Now, as I have time, I can go through the psalms and find one passage after another that comforts me:
 
But for those who fear you, you have raised a banner to be unfurled against the bow (60:4).
 
On my bed I remember you;
I think of you through the watches of the night.
Because you are my help,
I sing in the shadow of your wings.
I stay close to you;
your right hand upholds me (63:6-8).
 
It is good to have a storehouse of Scripture to keep us in peace in time of danger or threat of danger. Over the years, I have marked, underlined, and annotated my Bible, even dating certain passages.  Today, those passages stand out for me as I page through the Scriptures.  But even better, they stand out in my mind when I do not have access to the Book  -- and they allow me to sleep peacefully at night! 
 

 


Wednesday, August 12, 2015

The Source of Power (Strength/ Authority) in Life

Now Joshua, son of Nun, was filled with the spirit of wisdom because Moses had laid his hands on him.  So the Israelites listened to him and did what the Lord had commanded Moses (Deut. 34:9).
 
The spiritual life is a matter of biology-- it has immediate bearing on our lives (Evelyn Underhill:  The Life of the Spirit and the Life of Today)
 
In the Epistle to the Corinthians, Paul says, "There are diversities of gifts, but the same Spirit given to all."  Everything we do expresses the spirit that is within us.  After Hurricane Katrina, the spirit that lay at the heart of each person began to express itself outwardly.  As at the first day of creation, there was only light and there was dark; there were no greys.  Some rose to heroic expressions of self-sacrifice and self-giving; others began to loot and to take advantage of the suffering of others.   The spirit that inhabited each man and woman rose to full expression of being in that moment of crisis.

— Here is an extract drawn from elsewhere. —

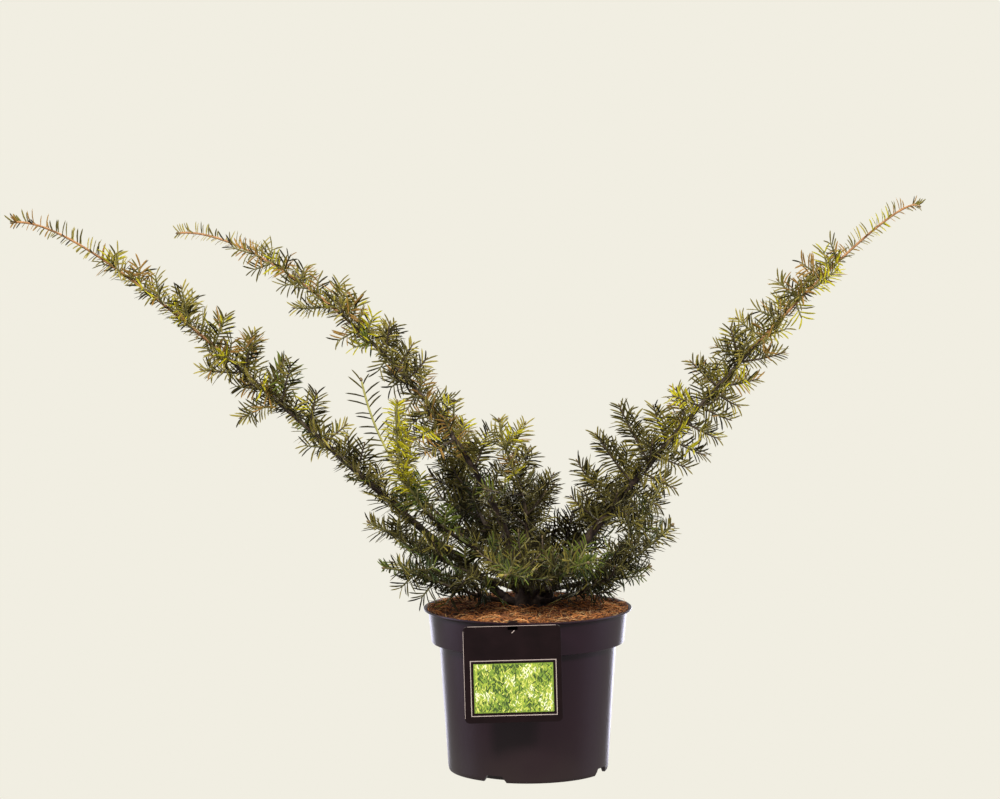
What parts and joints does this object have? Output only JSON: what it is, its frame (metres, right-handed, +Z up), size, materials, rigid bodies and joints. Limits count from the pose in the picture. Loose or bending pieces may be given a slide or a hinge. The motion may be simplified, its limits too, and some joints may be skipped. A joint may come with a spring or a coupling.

Every one of us has a basic instinct for fullness of life.  Everything we crave, dream, or think is an expression of one psychic energy that lies deep within us.  We are all called to one life -- to beauty, to truth, and to the service of mankind.  The more deeply and fully we recognize and love that Spirit of God within us, the nearer we draw to it, the more we experience its transforming and energizing power.  The more we bury, deny, and suppress our vocation to love, to be like God, the more evil takes over our lives.

The central business of religion is finding, experiencing, and knowing Eternal Life.  The Baltimore Catechism that most of us grew up with said this:  Why did God make me?  God made me to know Him, love Him, and serve Him in this life and to be happy forever with Him in heaven.  Religion is committed to achieving an integration, a synthesis, of human nature and divine Spirit-- lifting up the whole of life to a greater reality.  Those who deny access to the Spirit of God are condemned to live for the flesh alone; they will never know the strength, the power, the authority--the Spirit of wisdom-- that Joshua lived during his lifetime.

When we speak of the Incarnation, we mean that the Word of God -- the Power, the Strength, the Authority that created the heavens and the earth-- entered our world and dwelt among us.  God Himself became real with us, to us, among us.  We saw Him; we ate with him; we heard Him with our own ears and saw Him with our own eyes.  Our lives, too, must become incarnational.  That is, the Spirit of God must express in us and through us all that God is.  The essence of spirituality is to express the Divine in all that we do. 

Failing to seek and to integrate God's Holy Spirit in our lives inevitably means a loss of power, a relapse to the lower level of nature and a smaller world for us.